━━━━━ Records supplied ━━━━━

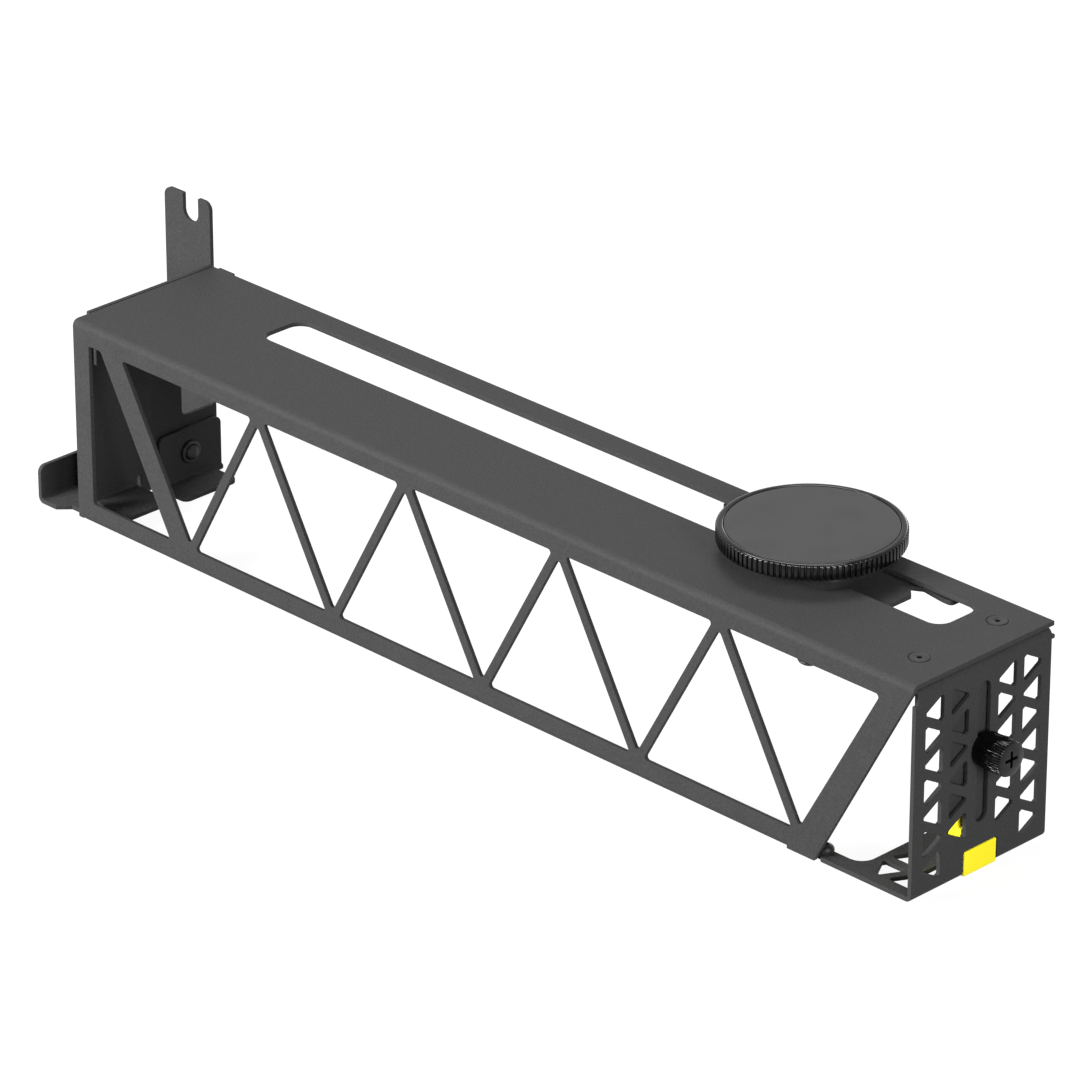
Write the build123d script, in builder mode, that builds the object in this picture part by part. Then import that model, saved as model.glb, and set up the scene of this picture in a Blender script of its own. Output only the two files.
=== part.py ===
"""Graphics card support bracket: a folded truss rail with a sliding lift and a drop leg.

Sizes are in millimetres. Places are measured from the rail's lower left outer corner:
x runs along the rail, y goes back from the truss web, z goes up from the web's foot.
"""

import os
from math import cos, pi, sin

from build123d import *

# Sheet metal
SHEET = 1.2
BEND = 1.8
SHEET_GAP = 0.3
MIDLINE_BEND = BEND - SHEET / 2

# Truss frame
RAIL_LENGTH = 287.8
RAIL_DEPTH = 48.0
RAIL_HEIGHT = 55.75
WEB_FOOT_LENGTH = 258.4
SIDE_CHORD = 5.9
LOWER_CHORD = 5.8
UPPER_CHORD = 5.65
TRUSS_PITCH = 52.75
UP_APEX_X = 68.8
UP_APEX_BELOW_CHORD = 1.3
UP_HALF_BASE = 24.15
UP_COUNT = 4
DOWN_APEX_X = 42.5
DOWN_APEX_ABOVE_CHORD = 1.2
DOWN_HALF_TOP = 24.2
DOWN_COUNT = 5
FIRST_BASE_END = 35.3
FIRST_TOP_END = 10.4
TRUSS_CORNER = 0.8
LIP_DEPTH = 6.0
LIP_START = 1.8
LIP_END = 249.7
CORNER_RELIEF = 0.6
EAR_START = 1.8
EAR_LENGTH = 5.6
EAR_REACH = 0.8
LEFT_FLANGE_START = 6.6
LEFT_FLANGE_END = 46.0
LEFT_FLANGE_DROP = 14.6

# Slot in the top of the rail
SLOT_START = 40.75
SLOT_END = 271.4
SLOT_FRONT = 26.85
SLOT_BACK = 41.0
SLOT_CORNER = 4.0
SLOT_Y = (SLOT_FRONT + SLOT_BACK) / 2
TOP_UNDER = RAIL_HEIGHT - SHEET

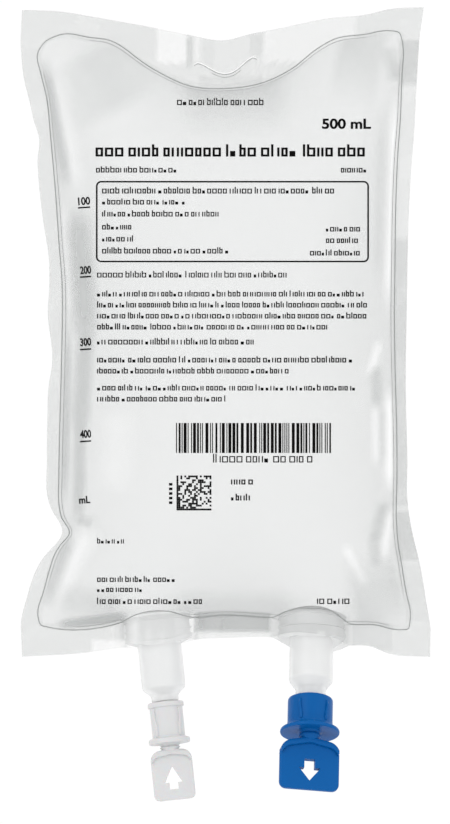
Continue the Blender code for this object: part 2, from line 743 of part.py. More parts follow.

━━━━━

The exercise: Select the lines that carry the string "object" and copy them.

Reply:
Write the build123d script, in builder mode, that builds the object in this picture part by part. Then import that model, saved as model.glb, and set up the scene of this picture in a Blender script of its own. Output only the two files.
Continue the Blender code for this object: part 2, from line 743 of part.py. More parts follow.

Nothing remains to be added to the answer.